-- BEGIN --

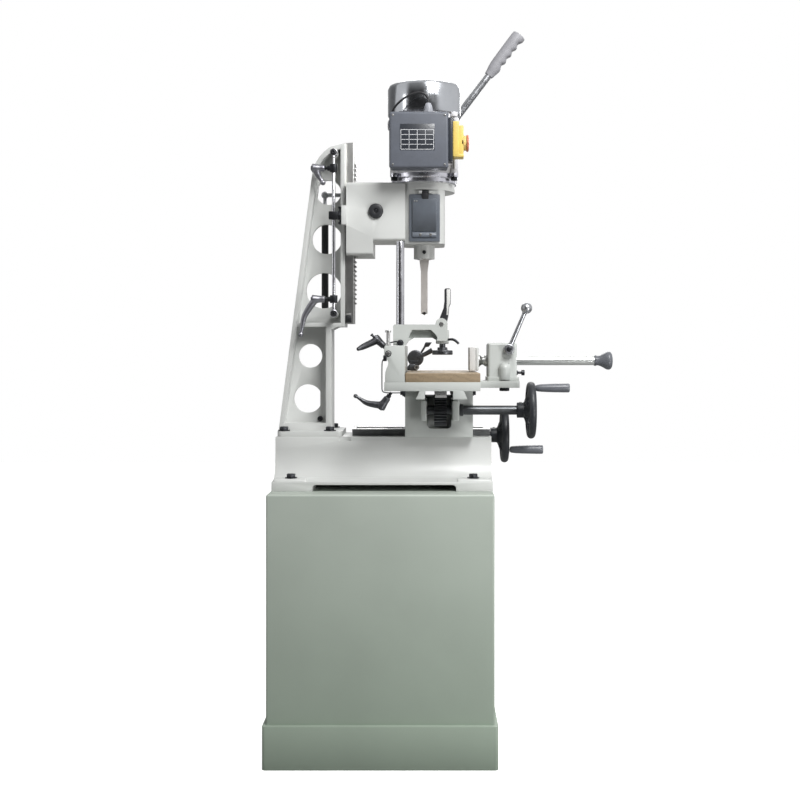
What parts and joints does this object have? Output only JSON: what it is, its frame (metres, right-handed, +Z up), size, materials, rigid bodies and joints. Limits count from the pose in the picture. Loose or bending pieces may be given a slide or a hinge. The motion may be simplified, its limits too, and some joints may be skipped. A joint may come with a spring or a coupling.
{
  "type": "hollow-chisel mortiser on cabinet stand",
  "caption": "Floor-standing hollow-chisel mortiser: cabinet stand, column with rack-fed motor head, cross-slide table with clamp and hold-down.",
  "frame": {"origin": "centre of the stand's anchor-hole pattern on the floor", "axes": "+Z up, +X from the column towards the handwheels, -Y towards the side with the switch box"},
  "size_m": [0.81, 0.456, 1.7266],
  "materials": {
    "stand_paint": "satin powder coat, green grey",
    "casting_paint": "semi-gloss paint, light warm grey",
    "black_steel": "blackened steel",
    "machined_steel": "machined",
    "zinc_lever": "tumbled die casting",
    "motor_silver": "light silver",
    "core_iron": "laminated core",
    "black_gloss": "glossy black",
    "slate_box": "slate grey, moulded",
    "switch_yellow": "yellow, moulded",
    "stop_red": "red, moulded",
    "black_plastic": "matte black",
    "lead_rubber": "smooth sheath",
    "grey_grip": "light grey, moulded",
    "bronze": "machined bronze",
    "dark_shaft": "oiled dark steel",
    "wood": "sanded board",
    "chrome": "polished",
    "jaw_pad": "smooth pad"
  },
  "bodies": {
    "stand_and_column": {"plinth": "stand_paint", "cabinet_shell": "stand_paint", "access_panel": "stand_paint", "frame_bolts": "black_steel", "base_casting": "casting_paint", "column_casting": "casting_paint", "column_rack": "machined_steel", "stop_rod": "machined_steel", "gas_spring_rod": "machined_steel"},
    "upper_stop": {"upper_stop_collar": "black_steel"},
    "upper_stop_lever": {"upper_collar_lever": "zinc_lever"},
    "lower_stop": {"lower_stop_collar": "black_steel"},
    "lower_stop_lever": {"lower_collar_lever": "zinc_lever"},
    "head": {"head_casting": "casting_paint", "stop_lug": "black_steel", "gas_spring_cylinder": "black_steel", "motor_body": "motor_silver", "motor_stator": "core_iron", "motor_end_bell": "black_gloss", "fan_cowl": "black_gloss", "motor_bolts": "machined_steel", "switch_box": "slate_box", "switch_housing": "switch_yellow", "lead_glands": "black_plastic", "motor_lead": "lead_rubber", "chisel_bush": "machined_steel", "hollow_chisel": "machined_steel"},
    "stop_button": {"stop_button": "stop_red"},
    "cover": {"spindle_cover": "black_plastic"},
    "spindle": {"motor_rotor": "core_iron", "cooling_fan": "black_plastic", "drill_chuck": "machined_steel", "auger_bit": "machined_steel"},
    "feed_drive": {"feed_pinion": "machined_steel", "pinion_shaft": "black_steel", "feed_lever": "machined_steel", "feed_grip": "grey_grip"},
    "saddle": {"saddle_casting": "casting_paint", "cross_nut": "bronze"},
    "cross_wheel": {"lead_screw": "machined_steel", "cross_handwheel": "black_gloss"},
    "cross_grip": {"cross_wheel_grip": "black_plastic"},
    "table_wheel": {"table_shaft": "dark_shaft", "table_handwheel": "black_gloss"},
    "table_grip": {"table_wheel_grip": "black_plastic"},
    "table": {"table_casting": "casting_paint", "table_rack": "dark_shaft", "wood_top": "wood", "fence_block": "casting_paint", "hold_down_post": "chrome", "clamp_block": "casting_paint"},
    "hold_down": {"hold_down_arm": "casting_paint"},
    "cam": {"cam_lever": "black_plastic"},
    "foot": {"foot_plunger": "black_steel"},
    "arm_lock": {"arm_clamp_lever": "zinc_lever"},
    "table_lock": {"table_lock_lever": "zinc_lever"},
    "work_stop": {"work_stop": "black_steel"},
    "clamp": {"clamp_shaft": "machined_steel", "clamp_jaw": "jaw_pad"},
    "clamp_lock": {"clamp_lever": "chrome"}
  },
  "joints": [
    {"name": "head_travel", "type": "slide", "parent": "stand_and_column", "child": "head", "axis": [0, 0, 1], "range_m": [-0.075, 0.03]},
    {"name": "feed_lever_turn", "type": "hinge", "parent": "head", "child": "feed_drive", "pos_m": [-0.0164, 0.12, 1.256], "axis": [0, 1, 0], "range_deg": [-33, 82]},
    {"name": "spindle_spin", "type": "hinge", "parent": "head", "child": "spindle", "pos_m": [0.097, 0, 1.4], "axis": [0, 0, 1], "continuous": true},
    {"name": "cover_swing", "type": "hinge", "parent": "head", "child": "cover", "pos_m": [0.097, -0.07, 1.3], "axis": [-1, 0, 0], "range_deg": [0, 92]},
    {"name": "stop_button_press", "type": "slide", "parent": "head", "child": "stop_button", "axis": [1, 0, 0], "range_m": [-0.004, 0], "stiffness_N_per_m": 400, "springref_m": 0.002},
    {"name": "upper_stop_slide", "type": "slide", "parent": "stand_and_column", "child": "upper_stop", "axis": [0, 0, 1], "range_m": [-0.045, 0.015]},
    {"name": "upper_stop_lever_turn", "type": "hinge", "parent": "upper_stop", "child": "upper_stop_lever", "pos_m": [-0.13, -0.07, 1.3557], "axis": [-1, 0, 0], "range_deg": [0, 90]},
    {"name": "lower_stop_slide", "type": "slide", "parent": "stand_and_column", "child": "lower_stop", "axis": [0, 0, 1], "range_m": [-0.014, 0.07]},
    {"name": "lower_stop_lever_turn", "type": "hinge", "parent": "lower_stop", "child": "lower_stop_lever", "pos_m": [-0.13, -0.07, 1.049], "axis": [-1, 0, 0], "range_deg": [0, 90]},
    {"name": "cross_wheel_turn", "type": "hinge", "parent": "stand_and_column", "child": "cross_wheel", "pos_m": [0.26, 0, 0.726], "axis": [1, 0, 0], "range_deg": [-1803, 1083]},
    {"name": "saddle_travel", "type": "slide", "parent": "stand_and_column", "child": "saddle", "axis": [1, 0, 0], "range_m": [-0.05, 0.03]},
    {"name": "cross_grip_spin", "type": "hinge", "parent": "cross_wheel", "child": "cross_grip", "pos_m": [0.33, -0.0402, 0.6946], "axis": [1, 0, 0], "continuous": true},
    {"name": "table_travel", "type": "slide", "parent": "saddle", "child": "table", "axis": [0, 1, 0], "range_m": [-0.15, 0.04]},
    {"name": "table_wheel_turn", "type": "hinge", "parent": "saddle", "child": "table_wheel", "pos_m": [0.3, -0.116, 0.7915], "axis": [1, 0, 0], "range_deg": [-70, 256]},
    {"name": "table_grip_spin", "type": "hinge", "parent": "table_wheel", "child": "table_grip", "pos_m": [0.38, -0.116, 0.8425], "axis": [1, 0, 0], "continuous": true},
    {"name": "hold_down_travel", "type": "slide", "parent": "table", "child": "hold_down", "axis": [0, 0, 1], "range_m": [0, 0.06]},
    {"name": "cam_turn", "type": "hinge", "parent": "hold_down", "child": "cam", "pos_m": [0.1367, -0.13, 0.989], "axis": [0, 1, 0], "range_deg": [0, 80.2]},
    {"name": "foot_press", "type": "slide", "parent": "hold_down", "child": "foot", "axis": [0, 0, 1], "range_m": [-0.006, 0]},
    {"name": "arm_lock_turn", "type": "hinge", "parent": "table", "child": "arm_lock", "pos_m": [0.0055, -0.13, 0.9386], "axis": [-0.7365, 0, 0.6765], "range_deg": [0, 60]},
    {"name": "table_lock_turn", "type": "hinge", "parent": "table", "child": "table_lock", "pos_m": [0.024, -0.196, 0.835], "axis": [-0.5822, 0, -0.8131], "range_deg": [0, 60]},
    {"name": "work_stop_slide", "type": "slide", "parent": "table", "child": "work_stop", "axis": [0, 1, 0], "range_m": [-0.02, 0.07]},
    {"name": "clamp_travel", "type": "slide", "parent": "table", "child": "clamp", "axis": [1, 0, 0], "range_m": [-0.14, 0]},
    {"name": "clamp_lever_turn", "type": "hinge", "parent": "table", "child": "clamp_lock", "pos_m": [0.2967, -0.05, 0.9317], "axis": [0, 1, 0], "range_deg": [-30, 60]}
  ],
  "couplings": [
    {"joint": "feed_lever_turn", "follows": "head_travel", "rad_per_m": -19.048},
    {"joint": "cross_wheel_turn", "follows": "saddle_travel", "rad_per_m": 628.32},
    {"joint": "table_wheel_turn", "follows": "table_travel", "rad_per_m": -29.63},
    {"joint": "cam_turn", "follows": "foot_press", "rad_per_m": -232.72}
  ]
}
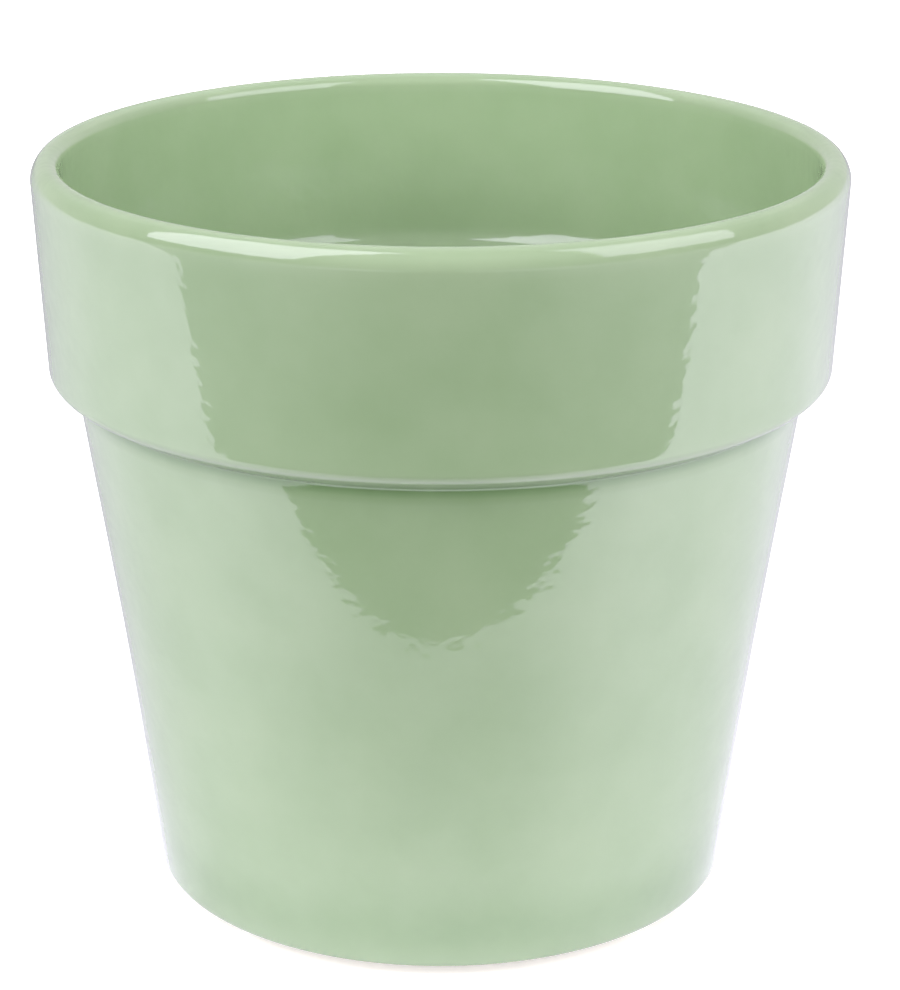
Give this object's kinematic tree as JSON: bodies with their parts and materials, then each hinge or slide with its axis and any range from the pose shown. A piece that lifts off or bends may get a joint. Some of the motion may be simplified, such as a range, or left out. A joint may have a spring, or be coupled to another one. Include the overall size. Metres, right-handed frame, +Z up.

-- END --

EXERCISE GOAL: Determine how many lines in the listing above hold the string "joints", then write only the number.

WORKED SOLUTION: 2